Grouse refuses to take much credit for Kinsler’s success or suggest that he saw a future superstar hanging around Colombia, Missouri back in 2003. “I didn’t pound the table and tell Hoppy [Ron Hopkins] or Grady that he was going to be an All-Star. I said he’s going to be a solid major leaguer with plus makeup who can do some things with the glove, who has speed, who will hit enough and who had room to grow. I had no idea how fast it would happen for him. He just worked his butt off and it paid off immediately.”

Fuson is a little more willing to give credit to Grouse, as well as the Rangers development staff. “The biggest turnaround in that kid’s life was that he figured out real early about our preaching of getting stronger and becoming more selective. That’s where the makeup that Grousie talked about came into play. He might say that he didn’t see a future All-Star, but he saw the things that made it possible for Kinsler to become a great player and that’s why we drafted him more than anything else.

“Kinsler wanted it so bad and worked to make it happen and that’s what Grousie said he’d do. Kinsler came back to camp that second year 10-12 pounds stronger and quickly developed unbelievable strike zone control. Better timing, balance. Then he went to Clinton and just took off. And then he never stopped.”

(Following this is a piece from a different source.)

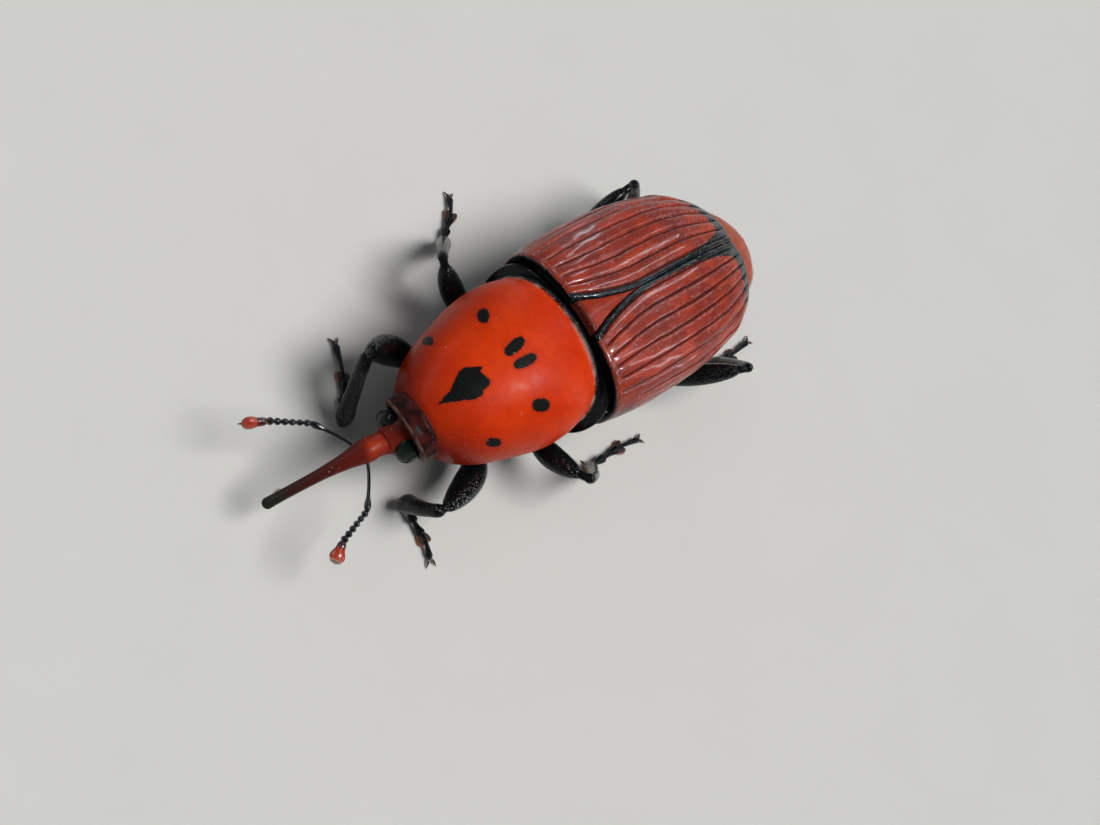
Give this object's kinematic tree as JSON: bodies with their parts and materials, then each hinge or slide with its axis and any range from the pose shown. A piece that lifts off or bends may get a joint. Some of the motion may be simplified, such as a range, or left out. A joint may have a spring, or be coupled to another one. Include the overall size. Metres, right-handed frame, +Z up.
{
  "type": "red palm weevil",
  "caption": "Life-size still model of a red palm weevil, standing, with a long curved snout, grooved wing cases and a spotted orange-red shield.",
  "frame": {"origin": "centre of the standing insect's bounding box, on the floor that its feet stand on", "axes": "+Z up, head towards -Y, the insect's left side towards +X; the long axis is Y"},
  "size_m": [0.0214, 0.0396, 0.0113],
  "materials": {
    "prothorax": "glossy orange-red cuticle with black spots",
    "head": "dark red cuticle",
    "eyes": "glossy black facets",
    "rostrum": "glossy orange-red to dark red cuticle",
    "antennae": "glossy black cuticle",
    "clubs": "orange-red with a finely furred end",
    "thorax_underside": "black cuticle",
    "abdomen": "black cuticle",
    "pygidium": "orange-red cuticle",
    "scutellum": "red cuticle",
    "elytra": "grooved brownish red cuticle with black margins",
    "coxae": "black cuticle",
    "femora": "glossy black cuticle",
    "tibiae": "glossy black cuticle",
    "tarsi": "black cuticle with orange-brown pads"
  },
  "bodies": {
    "root": {"prothorax": "prothorax", "head": "head", "eye_left": "eyes", "eye_right": "eyes", "rostrum": "rostrum", "antenna_left_scape": "antennae", "antenna_left_funicle": "antennae", "antenna_left_club": "clubs", "antenna_right_scape": "antennae", "antenna_right_funicle": "antennae", "antenna_right_club": "clubs", "mesothorax": "thorax_underside", "metathorax": "thorax_underside", "abdomen": "abdomen", "pygidium": "pygidium", "scutellum": "scutellum", "elytron_left": "elytra", "elytron_right": "elytra", "coxa_front_left": "coxae", "coxa_front_right": "coxae", "coxa_middle_left": "coxae", "coxa_middle_right": "coxae", "coxa_hind_left": "coxae", "coxa_hind_right": "coxae", "femur_front_left": "femora", "femur_front_right": "femora", "femur_middle_left": "femora", "femur_middle_right": "femora", "femur_hind_left": "femora", "femur_hind_right": "femora", "tibia_front_left": "tibiae", "tibia_front_right": "tibiae", "tibia_middle_left": "tibiae", "tibia_middle_right": "tibiae", "tibia_hind_left": "tibiae", "tibia_hind_right": "tibiae", "tarsus_front_left": "tarsi", "tarsus_front_right": "tarsi", "tarsus_middle_left": "tarsi", "tarsus_middle_right": "tarsi", "tarsus_hind_left": "tarsi", "tarsus_hind_right": "tarsi"}
  },
  "joints": []
}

Pausing for a moment, searching for a way to describe the magnitude of something like this for a scout, Fuson admitted: “It’s an unbelievable success story. What are the odds you find a star like Ian at that point in the draft? And a guy like Grousie…I’m telling you …something like this couldn’t happen to a better guy. There’s no doubt that the Kansas – Missouri – Nebraska area is probably the toughest to find players, but when they were there, Grousie didn’t miss them. He’s a scout’s scout.”